VoCo allows you to change words in a voice-over simply by typing new words.
The premise is fairly simple, with a sufficient sample of a voice, you can get that voice to say anything you wish by just typing it in. Over time, Adobe will likely improve by reducing the required sample size and by making the outcome sound even more realistic, to perhaps the point where it is indistinguishable to your ear from natural speech.
VoCo has the potential to greatly reduce the need for voice actors. Take for example the person who does the promos for your local TV news station. Each night, the same voice does a 30 second tease of the stories which with air during their broadcast. Each day, that person is recording based upon script they are given. With Adobe VoCo, that same TV network may just pay a for a licence to access a package of voice samples. Then they just feed their script into VoCo and instantly they have the desired result. The human-expense will no longer be necessary.

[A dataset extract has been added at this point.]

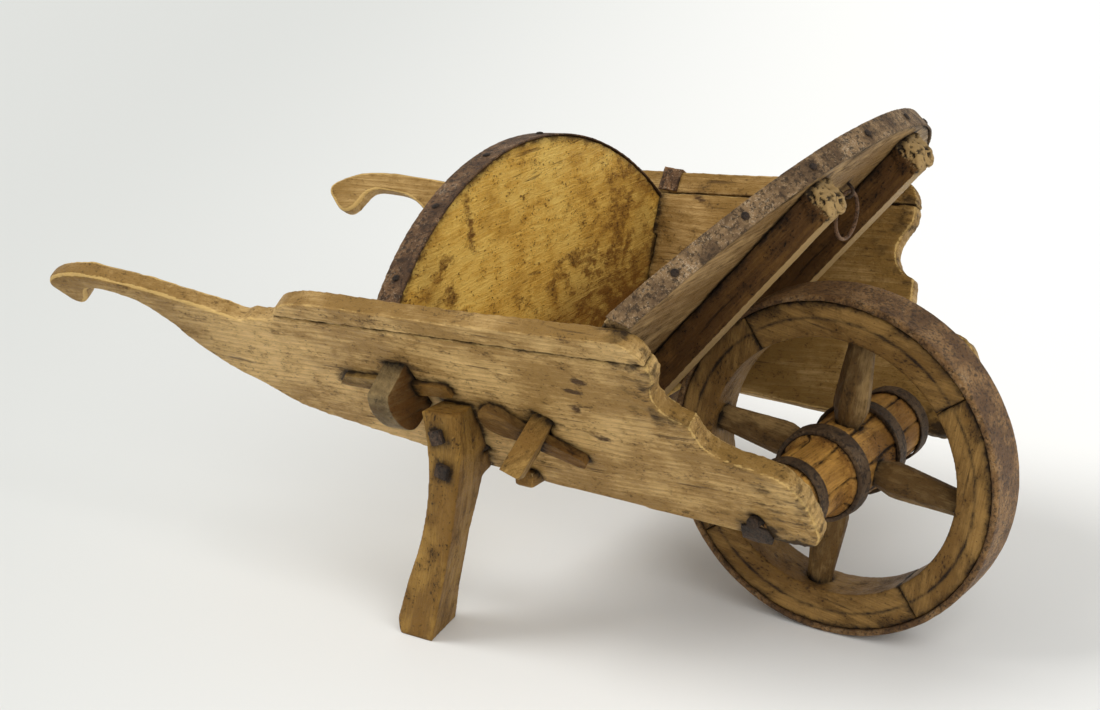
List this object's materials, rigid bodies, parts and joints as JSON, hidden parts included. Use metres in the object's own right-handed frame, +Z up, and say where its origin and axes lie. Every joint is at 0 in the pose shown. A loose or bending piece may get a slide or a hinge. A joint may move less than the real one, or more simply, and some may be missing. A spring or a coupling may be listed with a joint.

The same premise will be true for a wide range of voice-related tasks where a script is involved. Many fields which have not yet been automated may take that path once artificial speech can sound as natural as a real person.
Making a voice say whatever you want is going to lead to a steep rise in fake recordings getting massive attention. Every famous person who has ever been recorded at sufficient length will end up as a potential voice for use in this software. Due to the relatively low skill requirement, anyone who can pick a voice sample and type something for it to say will be able to generate a recording.
In the video, the Adobe presenter mentioned the ability for them to create a virtual watermark of sorts to differentiate real from fake voices. However, if Photoshop has taught us anything, it is that something doesn’t need to be real to go viral. There are going to be many complicated legal and societal implications that come with the ease of making someone say whatever you want.
Some of it will be harmless fun, but VoCo will be frightening as well. For every home movie where someone has David Attenborough narrating their puppy’s first time in the snow, there will be a political attack ad featuring the opposition saying something scary that they never really said. People may understand that it isn’t real when told after the fact, however you can’t underestimate the psychological effect of what hearing certain things could mean to an election.
Just imagine the combination of natural audio over these facial manipulations:
Photoshop led to an era where you can no longer believe your eyes. Now you may not be able to trust your ears either.